Investors have a lot to choose from. Apart from yuan bonds, there are now yuan funds, yuan-denominated insurance products and certificates of deposits denominated in the currency. A recent addition has been yuan-denominated shares after the listing of the Hui Xian REIT controlled by billionaire Li Ka-shing in what was the first ever yuan-denominated yuan IPO outside mainland China.

"For banks in Hong Kong, the yuan business has become a new growth driver," Mu observed. According to him, 12 banks had issued a total of 37.3 billion yuan-denominated certificates of deposits as of August 5.

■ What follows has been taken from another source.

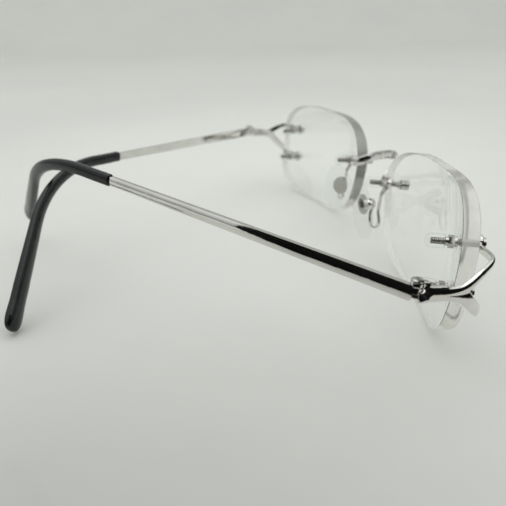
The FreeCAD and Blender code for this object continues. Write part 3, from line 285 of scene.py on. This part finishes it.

However, the most momentum will lie with the yuan bond market, he reckoned. Just this week, the Ministry of Finance launched a roadshow for its 20 billion yuan bond offering in Hong Kong. Its last issuance of five billion yuan in dim sum bonds in November 2010 was nearly nine times oversubscribed.

A total of 42.7 billion yuan of dim sum bonds was issued during the first half of this year, already surpassing last year's total of 36 billion yuan.

"The yuan bond market is on the fast track for growth," Bank of Communications' Lian said. He expects an average of 80-90 billion yuan bond issuance each year from this point on. The offshore yuan bond market will be worth 250 billion yuan by the end of 2013, according to his estimate.